1. The appellant, Kehar Singh instituted a suit for ejectment of the respondents from a premises inter alia on the allegation that respondent No. 1, Yash Pal was his tenant and he had sub-let the premises to respondents 2 and 3, who are father and son. A claim for arrears of rent etc. was also made. The suit was contested by the respondents on various grounds; one of them being that respondents 2 and 3 were not subtenants of Yash Pal but were direct tenants of the appellant himself. After taking into consideration the evidence adduced by the parties, the trial Court repelled the various pleas raised in defence on behalf of the respondents and decreed the suit. Aggrieved, the respondents preferred an appeal which was decided by the Additional District Judge, Jullundhar. It appears from paragraphs 7 and 8 of his judgment that the only point which was pressed before him was that respondents 2 and 3 were not sub-tenants of respondent No. 1 but they were direct tenants of the appellant. The Additional District Judge agreed with the trial Court on this point and affirmed its findings that respondents 2 and 3 were the sub-tenants of respondent No. 1 and not direct tenants of the appellant. The appeal was accordingly dismissed, except with slight modification.
2. The matter was taken up by the respondents before the High Court in a second appeal. It appears that in the meantime by a notification dated 20th March, 1979, Malsian where the premises in suit are situate was declared to be a notified area committee with the result that the provisions of East Punjab Urban Rent Restrictions Act, 1949 (hereinafter referred to as the) became applicable to the said area. That notification was, however, cancelled by a subsequent notification dated 7th October., 1980 issued under Sec. 244 of the Punjab Municipal Act. The validity of the said S. 244 was challenged before the High Court and it was held that the said section was ultra vires Relying on the said decision the High Court, in the second appeal preferred by the respondents, took the view that the notification dated 7th October, 1980 cancelling the earlier notification dated 20th March, 1979 was invalid. As a consequence there of Malsion continued to be a part of the notified area committee to which the was applicable. According to the High Court, in this view of the matter, the only remedy available to the appellant-landlord was under Sec. 13 of the said Act and the -present suit was not maintainable. The second appeal was allowed on this short ground and the concurrent decrees of the Courts below were set aside.

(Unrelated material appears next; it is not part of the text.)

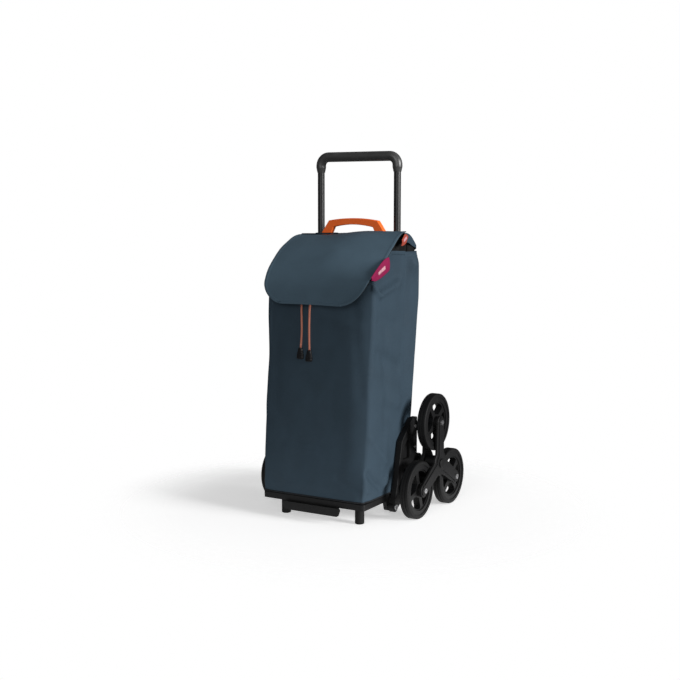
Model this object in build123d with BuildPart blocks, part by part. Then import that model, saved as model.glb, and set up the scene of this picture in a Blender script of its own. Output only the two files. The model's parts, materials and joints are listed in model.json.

3. During the pendency of the present Civil Appeal in this Court the said Sec. 244 has been held to be valid in Sub-Divisional Officer v. Dr. Mehar Singh, 1988 (3) JT 470 : 1989 AIR(SC) 206). It has not been disputed before us that as a result of S. 244 having been held to be valid the notification dated 7th October, 1980 would be valid, as a consequence whereof the earlier notification dated 20th March, 1979 stood superseded and the provisions of the would not apply to the premises in question.
4. What has, however, been urged by the learned Counsel for the respondents is that the matter has now to be remanded to the High Court for decision of the other points involved in the case. In the normal course that may have been necessary but on the facts of the instant case we are of the opinion that it is not necessary to do so. As seen above, the only point which was urged on behalf of the respondents before the first appellate Court, which was the last court on facts, was as to whether respondents 2 and 3 were the sub-tenants of respondent No. 1 or direct tenants of the appellant. On this point the trial Court as well as the first appellate Court recorded a concurrent finding that they were sub-tenants and not direct tenants of the appellant. In our opinion the said finding is essentially a finding of fact based on appraisal of evidence and on that finding no. substantial question of law arises which can appropriately be gone into a second appeal.
5. In the result this appeal succeeds and is allowed. The judgment and the decree passed by the High Court are set aside and of the first appellate Court affirming that of the trial Court restored. In the circumstances of the case, however, the parties shall bear their own costs.
6. A prayer has been made by the learned Counsel for the respondents for grant of some reasonable time to the respondents to vacate the premises in question.
7. Having regard to the learned Counsel for the parties, we are of the opinion that six months time may be granted to the respondents for this purpose. The decree for their eviction, consequently, shall not be put in execution for six months from todays date subject to the condition that the respondents pay to the appellant or deposit in the trial Court the entire up-to-date arrears of rent or mesne profits as the case may be, within four weeks from today and file an undertaking in this Court containing usual terms within the same period. In case of default the decree shall become executable forthwith after four weeks.